Are you sure it wouldn't be better to end the run, returning suitable
error messages to the user, who would correct the input file(s) and rerun
LaTex?
I thought that maybe I needed to fork the socket (somehow) so it could
listen after the message is sent, but it looks like it will be more
complex.
The easier way my be to give the user a login to a captive shell that's
restricted to running LateX, an editor and little else apart from a
results viewer. Bash and most decent editors can be restricted so the
user can't start a second, less restricted shell, and the range of
programs it can execute can be restricted by adjusting with $PATH.

You may also be able to find a menu program that can impose many of those
restrictions by replacing the login's shell by the menu program. I do
this as a matter of course: my menu program may get released one of these
days but it's not currently on a fit state to publish.

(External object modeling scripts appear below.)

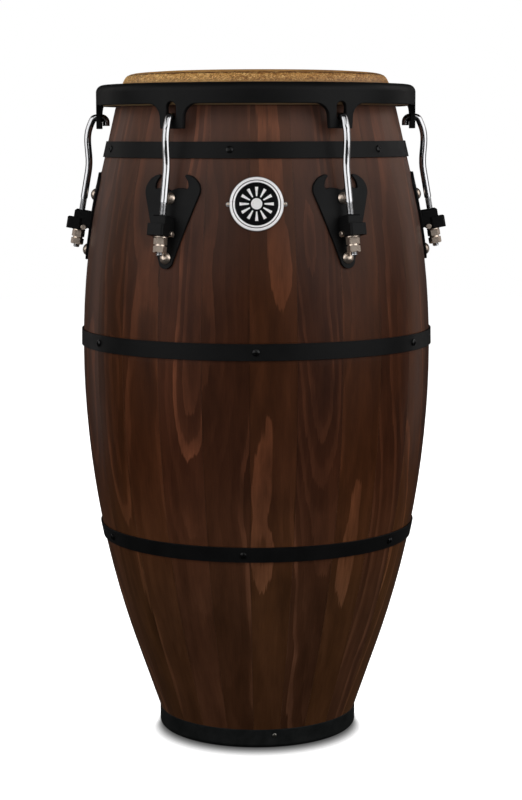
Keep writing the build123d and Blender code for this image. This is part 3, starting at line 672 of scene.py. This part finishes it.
def studio_floor():
    half = FLOOR_SIZE / 2
    mesh = bpy.data.meshes.new("studio_floor")
    corners = [(-half, -half, 0.0), (half, -half, 0.0), (half, half, 0.0), (-half, half, 0.0)]
    mesh.from_pydata(corners, [], [(0, 1, 2, 3)])
    mesh.materials.append(paper())
    floor = bpy.data.objects.new("studio_floor", mesh)
    bpy.context.scene.collection.objects.link(floor)
    floor.visible_diffuse = False
    floor.visible_glossy = False


def studio_sky():
    """White behind the drum, dim grey in what the drum reflects."""
    world = bpy.data.worlds.new("studio")
    world.use_nodes = True
    tree = world.node_tree
    seen = tree.nodes.new("ShaderNodeLightPath")
    strength = tree.nodes.new("ShaderNodeMapRange")
    strength.inputs["To Min"].default_value = SKY_IN_REFLECTIONS
    strength.inputs["To Max"].default_value = 1.0
    tree.links.new(seen.outputs["Is Camera Ray"], strength.inputs[0])
    tree.links.new(strength.outputs[0], tree.nodes["Background"].inputs["Strength"])
    tree.nodes["Background"].inputs["Color"].default_value = colour(*WHITE)
    bpy.context.scene.world = world


studio_floor()
studio_sky()
# Lamps in watts; the light from the right is the stronger.
for side, power, high_power in ((-1, 29, 2), (1, 34, 5)):
    softbox("main", (side * 2.0, -1.15, 1.25), (0, 0, 0.45), 2.4, 2.0, power)
    softbox("edge", (side * 1.7, 1.3, 0.8), (0, 0, 0.40), 0.6, 2.0, 2.4, WARM_WHITE)
    softbox("high edge", (side * 1.9, 0.7, 1.7), (0, 0, 0.60), 1.4, 1.2, high_power, WARM_WHITE)
    softbox("card", (side * 1.15, -2.6, 1.30), (0, 0, 0.60), 0.9, 1.2, 5.6, lights="gloss")
softbox("over", (0, -1.9, 2.4), (0, 0, 0.55), 2.4, 1.0, 9)
softbox("back", (0, 2.5, 1.3), (0, 0, 0.40), 3.0, 1.8, 20, lights="surfaces")
softbox("bounce", (0, -1.5, 0.02), (0, -1.3, 1.0), 3.0, 1.6, 14, lights="surfaces")

camera = bpy.data.objects.new("camera", bpy.data.cameras.new("camera"))
bpy.context.scene.collection.objects.link(camera)
camera.data.lens = LENS
camera.data.clip_end = 50
camera.location = CAMERA_PLACE
camera.rotation_euler = (math.pi / 2 - CAMERA_DOWN, CAMERA_ROLL, CAMERA_TURN)
bpy.context.scene.camera = camera
bpy.context.scene.view_settings.view_transform = "Standard"
bpy.context.scene.cycles.use_denoising = True
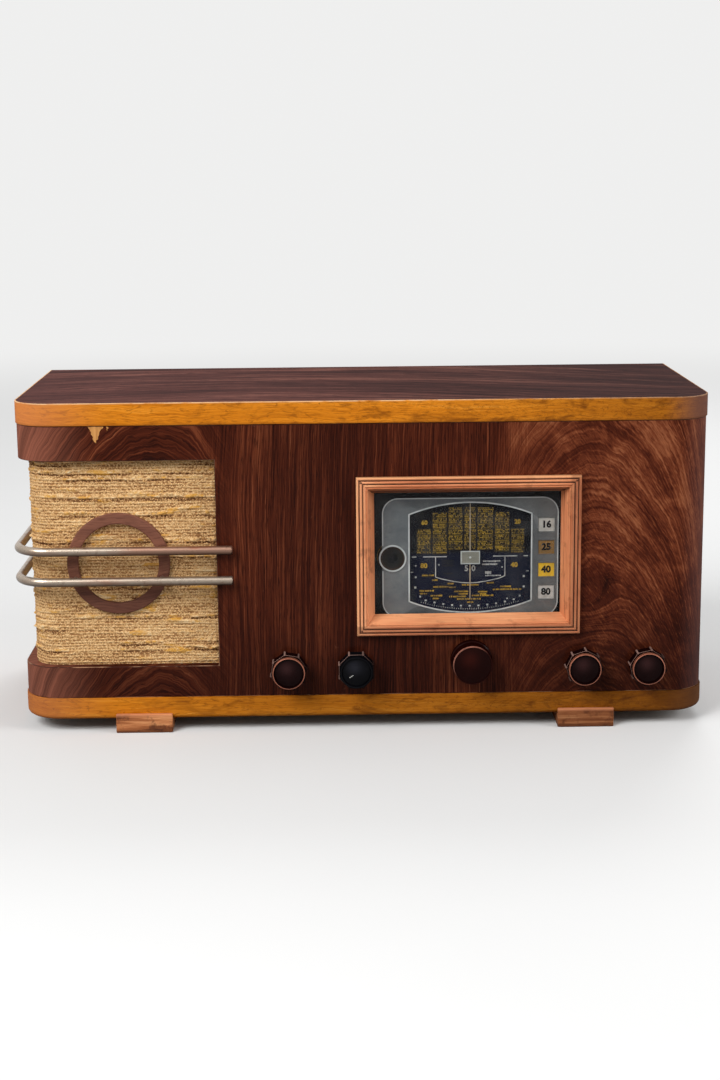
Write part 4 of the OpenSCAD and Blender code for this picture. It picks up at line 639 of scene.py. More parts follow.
def pressed_board():
    """Hardboard with a fine felted face and stains."""
    f = Finish("pressed_hardboard")
    felt = f.clouds(900, 4, 0.7)
    colour = f.ramp(felt, tones((0.3, 92, 62, 40), (0.7, 134, 96, 64)))
    colour = f.stain(colour, f.clouds(10, 5, 0.6), 0.5, 0.75, 0.5, tone(70, 46, 30))
    return f.done(colour, 0.82, relief=(felt, 0.00012))


def valve_glass():
    """Clear bulb with a silvery getter patch on its dome."""
    f = Finish("valve_bulb_glass")
    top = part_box("valve_bulbs")[1].z
    getter = f.range(f.z, top - 26 * MM, top - 14 * MM, smooth=True)
    colour = f.mix(getter, tone(170, 178, 176), tone(110, 108, 106))
    return f.done(colour, f.between(f.clouds(60), 0.05, 0.14), Specular_IOR_Level=0.7,
                  Alpha=f.range(getter, 0.0, 1.0, 0.28, 0.95))


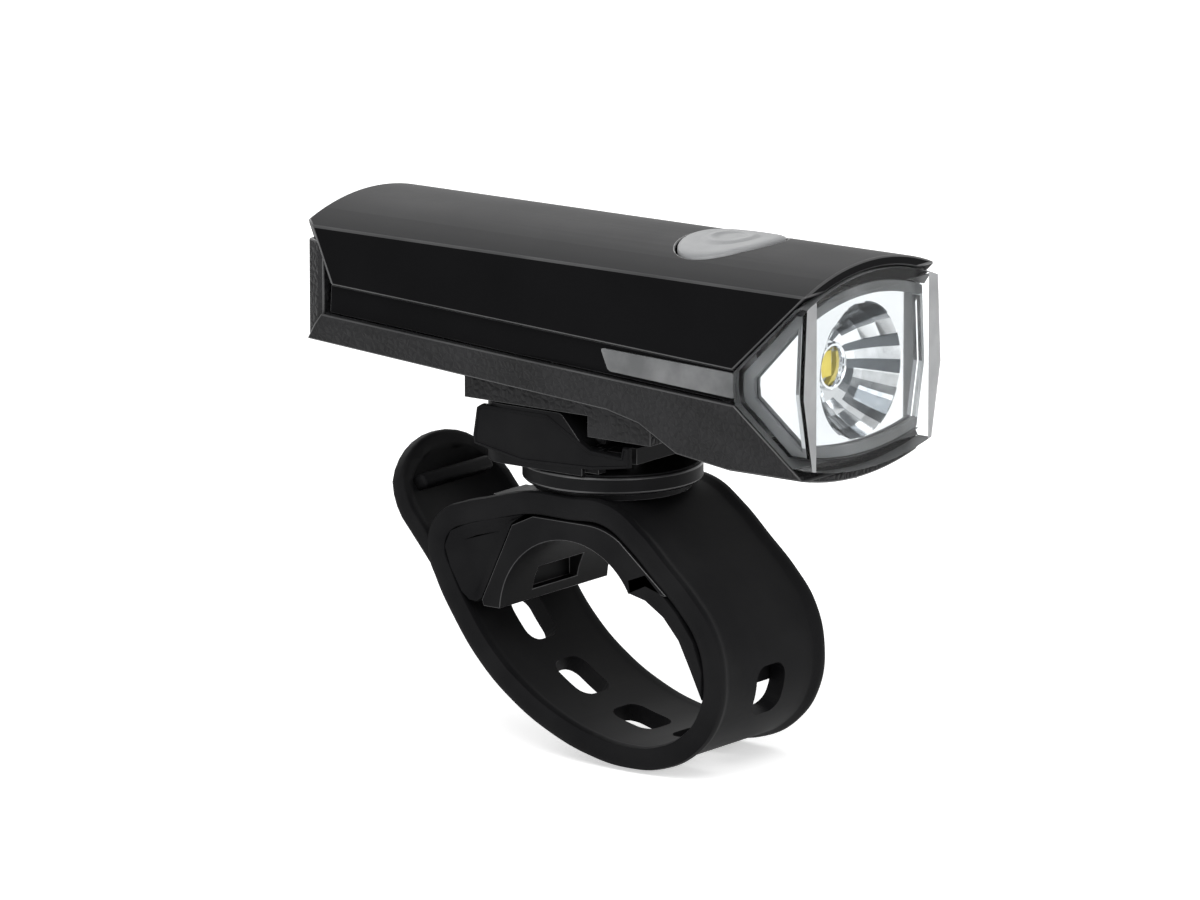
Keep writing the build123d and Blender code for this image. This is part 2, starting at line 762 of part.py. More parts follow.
# Reflector: a bowl of flat facets in a front plate, with a silvered wing along each side window
plate_y = seal_rear_y + 0.1
plate_rear_y = plate_y + plate_thickness
plate_view = [
    (plate_rear_y, above),
    (plate_y, above),
    (plate_y, bottom_z - belly_drop),
    (plate_rear_y, bottom_z - belly_drop),
]
wing_view = [
    (window_tip_y + 1.0, band_front_z + window_tip_height + 0.5),
    (plate_y, lens_top_z - inner_inset - 0.1),
    (plate_y, lens_bottom_z + inner_inset + 0.1),
    (window_tip_y + 1.0, band_front_z - window_tip_height - 0.5),
]
behind_plate = [
    (lamp_rear_y, above),
    (lamp_rear_y, bottom_z - belly_drop),
    (plate_rear_y, bottom_z - belly_drop),
    (plate_rear_y, above),
]
bowl_base_y = plate_y + bowl_depth
bowl_stations = (0.0, 0.3, 0.62, 0.86, 1.0)


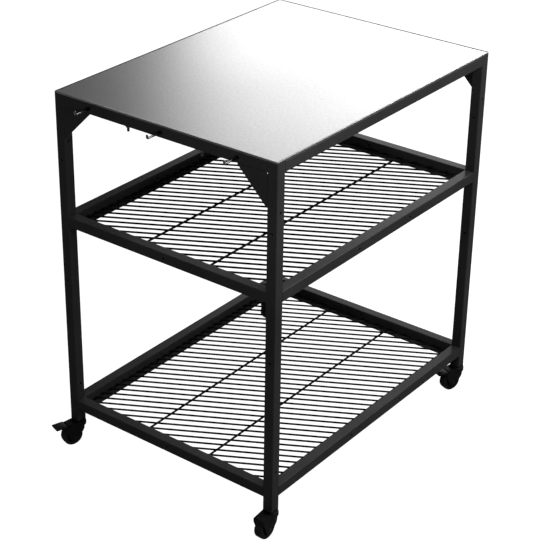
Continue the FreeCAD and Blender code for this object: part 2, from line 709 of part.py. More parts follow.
def build():
    """Build every sub-part and write it."""
    os.makedirs("parts", exist_ok=True)
    save("worktop", worktop())
    for name, side in (("front", -1), ("back", 1)):
        save("worktop_stiffener_" + name, stiffener(side))
        for end, sign_x in (("left", -1), ("right", 1)):
            save("worktop_stud_%s_%s" % (name, end), stud(sign_x * LEG_X, side * STUD_SPACING / 2))
    for name in ("front", "back", "left", "right"):
        save("top_rail_" + name, top_rail(name))
        save("mid_shelf_rail_" + name, shelf_rail(name, MID_SHELF_TOP))
        save("low_shelf_rail_" + name, shelf_rail(name, LOW_SHELF_TOP))
    save("mid_shelf_grid", shelf_grid(MID_SHELF_TOP))
    save("low_shelf_grid", shelf_grid(LOW_SHELF_TOP))
    for index, y in enumerate(hook_places()):
        save("hook_%d" % (index + 1), hook(y))
    fixed = {"plug": leg_plug(), "stem": caster_stem()}
    rolling = {"axle": caster_axle(), "tyre": caster_tyre(), "hub": caster_hub()}
    braked = dict(rolling, fork=caster_fork(True), pedal=brake_pedal())
    plain = dict(rolling, fork=caster_fork(False))
    for corner, (sign_x, sign_y) in CORNERS.items():
        save("leg_" + corner, leg(sign_x, sign_y))
        save("bracket_" + corner, bracket(sign_x, sign_y))
        for piece, shape in fixed.items():
            placed = shape.copy()
            placed.translate(Vector(sign_x * LEG_X, sign_y * LEG_Y, 0))
            save("caster_%s_%s" % (piece, corner), placed)
        turned = braked if corner in BRAKED_CASTERS else plain
        for piece, shape in turned.items():
            save("caster_%s_%s" % (piece, corner), place_caster(shape, corner))


build()
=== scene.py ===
"""Studio scene of an outdoor oven table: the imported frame, dressed with finishes and fine pieces."""
import json
import logging
import math
from dataclasses import dataclass, field
from enum import Enum
from typing import Callable, Dict, Iterable, List, Sequence, Tuple, Union

import bmesh
import bpy
from mathutils import Matrix, Vector


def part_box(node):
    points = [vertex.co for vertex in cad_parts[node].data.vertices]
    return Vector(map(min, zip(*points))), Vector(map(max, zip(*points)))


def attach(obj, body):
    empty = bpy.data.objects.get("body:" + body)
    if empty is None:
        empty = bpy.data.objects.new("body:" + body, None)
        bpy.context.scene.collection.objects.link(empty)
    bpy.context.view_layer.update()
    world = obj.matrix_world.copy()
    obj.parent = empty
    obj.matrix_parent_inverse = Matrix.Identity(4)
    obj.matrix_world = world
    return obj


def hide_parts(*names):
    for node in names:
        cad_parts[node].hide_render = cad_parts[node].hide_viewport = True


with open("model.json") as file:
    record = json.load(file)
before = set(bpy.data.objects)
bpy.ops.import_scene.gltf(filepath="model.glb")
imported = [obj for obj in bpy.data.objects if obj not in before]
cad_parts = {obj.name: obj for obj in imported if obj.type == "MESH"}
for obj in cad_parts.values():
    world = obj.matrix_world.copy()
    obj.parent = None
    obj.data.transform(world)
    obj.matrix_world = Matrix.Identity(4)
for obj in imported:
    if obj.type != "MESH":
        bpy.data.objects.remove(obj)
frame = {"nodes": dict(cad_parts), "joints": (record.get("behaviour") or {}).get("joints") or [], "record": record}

log = logging.getLogger("oven_table")

Shape = bpy.types.Object
Socket = bpy.types.NodeSocket
Colour = Tuple[float, float, float]
Outline = Sequence[Tuple[float, float]]
Number = Union[Socket, float]
Fill = Union[Socket, Sequence[float]]
Test = Callable[[Vector, Vector], bool]
MM = 0.001
WELD_DISTANCE = 1e-6
NEARLY = 0.9
NUT_FACE = 0.95
ALONG_X, ALONG_Y, ALONG_Z = Vector((1, 0, 0)), Vector((0, 1, 0)), Vector((0, 0, 1))


class Corner(Enum):
    """The table's four corners, as the frame names them."""

    FRONT_LEFT = "front_left"
    BACK_LEFT = "back_left"
    FRONT_RIGHT = "front_right"
    BACK_RIGHT = "back_right"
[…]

If you want to continue down the server path you should investigate popen.
It is part of the os module. You could design the server so a suitable
request runs LaTeX via popen, captures the stdout and stderr output, if
any, and returns that and the LaTeX termination status code to the client
as a response message.
 
N

Nobody

When LaTeX encounters a problem it stops processing, asks the user
what to do (like abort/retry, kind-of), and does whatever the user
says. The daemon.py script handles that okay from the command line,
but if I'm understanding you this will be much harder if not
impossible to accomplish from a client communicating over a socket.

The difficulty of achieving this is unrelated to the use of a socket. It's
an issue of whether you have a user available to respond to any prompts,
or whether the client has to be able to do this itself.

If you want to "script" an interactive program, you need to be able to
recognise prompts and respond appropriately. If the program was designed
to interact with a human, this can be far from straightforward. But the
method of communication (pipes versus sockets) isn't relevant.